* _Dataset content_

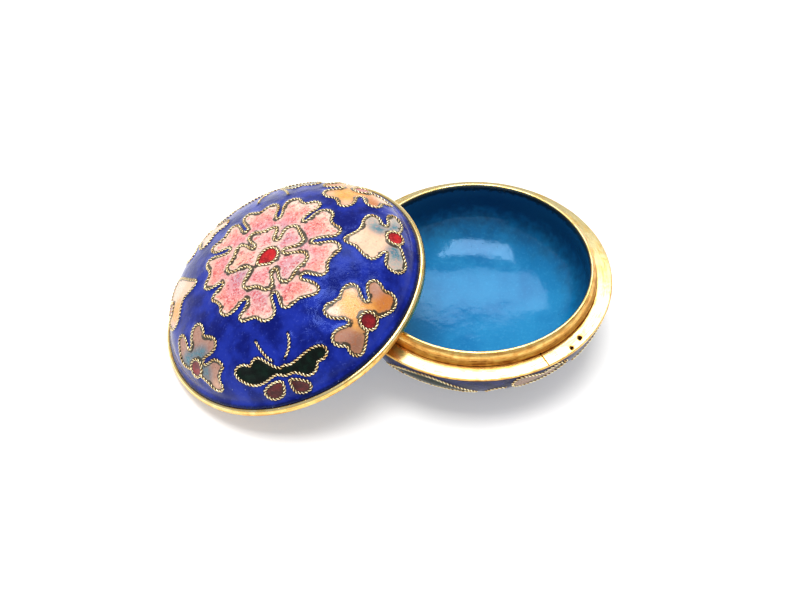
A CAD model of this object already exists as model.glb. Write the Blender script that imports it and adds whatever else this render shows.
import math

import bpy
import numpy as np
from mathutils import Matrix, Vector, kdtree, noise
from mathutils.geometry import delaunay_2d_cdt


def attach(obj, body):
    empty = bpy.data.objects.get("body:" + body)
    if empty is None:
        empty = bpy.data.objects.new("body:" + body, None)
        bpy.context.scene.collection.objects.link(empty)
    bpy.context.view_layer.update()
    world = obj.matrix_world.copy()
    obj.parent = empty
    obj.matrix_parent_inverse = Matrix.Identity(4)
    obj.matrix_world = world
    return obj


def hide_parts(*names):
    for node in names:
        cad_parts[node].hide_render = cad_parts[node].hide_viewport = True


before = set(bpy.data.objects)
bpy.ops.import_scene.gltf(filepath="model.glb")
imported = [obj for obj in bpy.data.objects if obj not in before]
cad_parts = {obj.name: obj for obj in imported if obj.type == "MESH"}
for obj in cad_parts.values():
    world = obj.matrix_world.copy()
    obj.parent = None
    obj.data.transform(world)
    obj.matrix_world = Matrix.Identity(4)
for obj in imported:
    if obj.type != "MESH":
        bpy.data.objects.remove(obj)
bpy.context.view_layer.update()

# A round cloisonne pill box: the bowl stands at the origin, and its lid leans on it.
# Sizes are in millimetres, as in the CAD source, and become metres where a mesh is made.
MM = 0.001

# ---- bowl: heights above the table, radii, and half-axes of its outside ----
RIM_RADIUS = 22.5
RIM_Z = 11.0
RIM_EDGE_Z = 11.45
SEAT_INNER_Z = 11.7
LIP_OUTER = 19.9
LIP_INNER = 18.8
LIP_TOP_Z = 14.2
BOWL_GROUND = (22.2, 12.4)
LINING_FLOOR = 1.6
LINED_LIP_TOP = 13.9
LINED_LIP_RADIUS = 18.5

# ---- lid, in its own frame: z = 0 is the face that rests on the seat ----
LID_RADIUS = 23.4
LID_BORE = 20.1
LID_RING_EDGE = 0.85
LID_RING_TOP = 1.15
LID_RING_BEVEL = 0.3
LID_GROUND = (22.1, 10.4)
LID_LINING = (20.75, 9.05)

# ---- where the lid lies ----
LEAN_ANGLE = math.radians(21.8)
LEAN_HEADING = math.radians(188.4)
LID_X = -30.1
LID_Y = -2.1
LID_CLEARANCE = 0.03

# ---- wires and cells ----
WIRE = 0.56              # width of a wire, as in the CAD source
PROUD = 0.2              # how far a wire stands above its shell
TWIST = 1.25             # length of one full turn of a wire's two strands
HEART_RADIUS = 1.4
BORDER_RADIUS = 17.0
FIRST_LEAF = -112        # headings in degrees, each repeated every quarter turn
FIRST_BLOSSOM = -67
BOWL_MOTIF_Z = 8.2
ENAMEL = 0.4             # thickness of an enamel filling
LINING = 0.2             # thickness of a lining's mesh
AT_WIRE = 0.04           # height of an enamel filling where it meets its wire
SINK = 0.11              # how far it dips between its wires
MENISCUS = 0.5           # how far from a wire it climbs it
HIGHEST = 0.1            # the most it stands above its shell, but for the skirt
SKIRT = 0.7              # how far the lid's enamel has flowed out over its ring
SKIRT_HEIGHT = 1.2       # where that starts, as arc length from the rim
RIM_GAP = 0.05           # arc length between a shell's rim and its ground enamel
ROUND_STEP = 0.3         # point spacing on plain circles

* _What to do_
Extract the complete data, matching each line exactly.

* _Exercise solution_
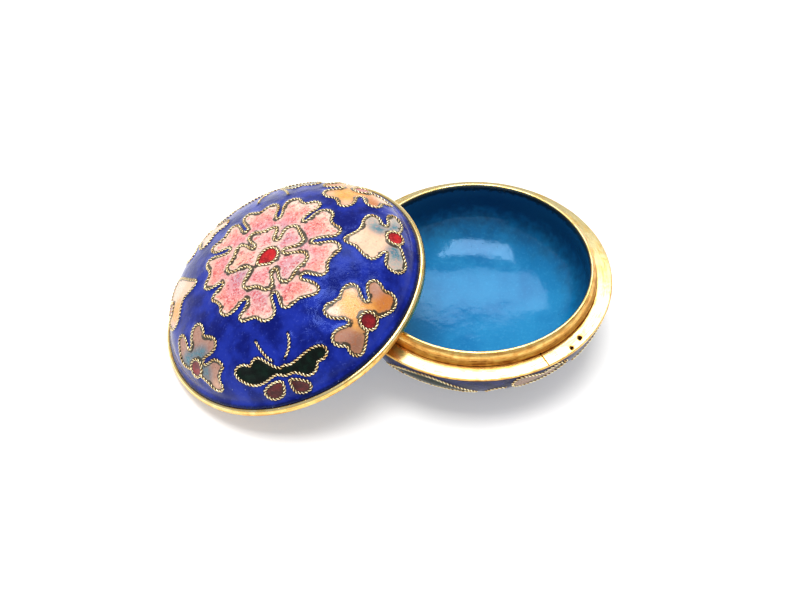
A CAD model of this object already exists as model.glb. Write the Blender script that imports it and adds whatever else this render shows.
import math

import bpy
import numpy as np
from mathutils import Matrix, Vector, kdtree, noise
from mathutils.geometry import delaunay_2d_cdt


def attach(obj, body):
    empty = bpy.data.objects.get("body:" + body)
    if empty is None:
        empty = bpy.data.objects.new("body:" + body, None)
        bpy.context.scene.collection.objects.link(empty)
    bpy.context.view_layer.update()
    world = obj.matrix_world.copy()
    obj.parent = empty
    obj.matrix_parent_inverse = Matrix.Identity(4)
    obj.matrix_world = world
    return obj


def hide_parts(*names):
    for node in names:
        cad_parts[node].hide_render = cad_parts[node].hide_viewport = True


before = set(bpy.data.objects)
bpy.ops.import_scene.gltf(filepath="model.glb")
imported = [obj for obj in bpy.data.objects if obj not in before]
cad_parts = {obj.name: obj for obj in imported if obj.type == "MESH"}
for obj in cad_parts.values():
    world = obj.matrix_world.copy()
    obj.parent = None
    obj.data.transform(world)
    obj.matrix_world = Matrix.Identity(4)
for obj in imported:
    if obj.type != "MESH":
        bpy.data.objects.remove(obj)
bpy.context.view_layer.update()

# A round cloisonne pill box: the bowl stands at the origin, and its lid leans on it.
# Sizes are in millimetres, as in the CAD source, and become metres where a mesh is made.
MM = 0.001

# ---- bowl: heights above the table, radii, and half-axes of its outside ----
RIM_RADIUS = 22.5
RIM_Z = 11.0
RIM_EDGE_Z = 11.45
SEAT_INNER_Z = 11.7
LIP_OUTER = 19.9
LIP_INNER = 18.8
LIP_TOP_Z = 14.2
BOWL_GROUND = (22.2, 12.4)
LINING_FLOOR = 1.6
LINED_LIP_TOP = 13.9
LINED_LIP_RADIUS = 18.5

# ---- lid, in its own frame: z = 0 is the face that rests on the seat ----
LID_RADIUS = 23.4
LID_BORE = 20.1
LID_RING_EDGE = 0.85
LID_RING_TOP = 1.15
LID_RING_BEVEL = 0.3
LID_GROUND = (22.1, 10.4)
LID_LINING = (20.75, 9.05)

# ---- where the lid lies ----
LEAN_ANGLE = math.radians(21.8)
LEAN_HEADING = math.radians(188.4)
LID_X = -30.1
LID_Y = -2.1
LID_CLEARANCE = 0.03

# ---- wires and cells ----
WIRE = 0.56              # width of a wire, as in the CAD source
PROUD = 0.2              # how far a wire stands above its shell
TWIST = 1.25             # length of one full turn of a wire's two strands
HEART_RADIUS = 1.4
BORDER_RADIUS = 17.0
FIRST_LEAF = -112        # headings in degrees, each repeated every quarter turn
FIRST_BLOSSOM = -67
BOWL_MOTIF_Z = 8.2
ENAMEL = 0.4             # thickness of an enamel filling
LINING = 0.2             # thickness of a lining's mesh
AT_WIRE = 0.04           # height of an enamel filling where it meets its wire
SINK = 0.11              # how far it dips between its wires
MENISCUS = 0.5           # how far from a wire it climbs it
HIGHEST = 0.1            # the most it stands above its shell, but for the skirt
SKIRT = 0.7              # how far the lid's enamel has flowed out over its ring
SKIRT_HEIGHT = 1.2       # where that starts, as arc length from the rim
RIM_GAP = 0.05           # arc length between a shell's rim and its ground enamel
ROUND_STEP = 0.3         # point spacing on plain circles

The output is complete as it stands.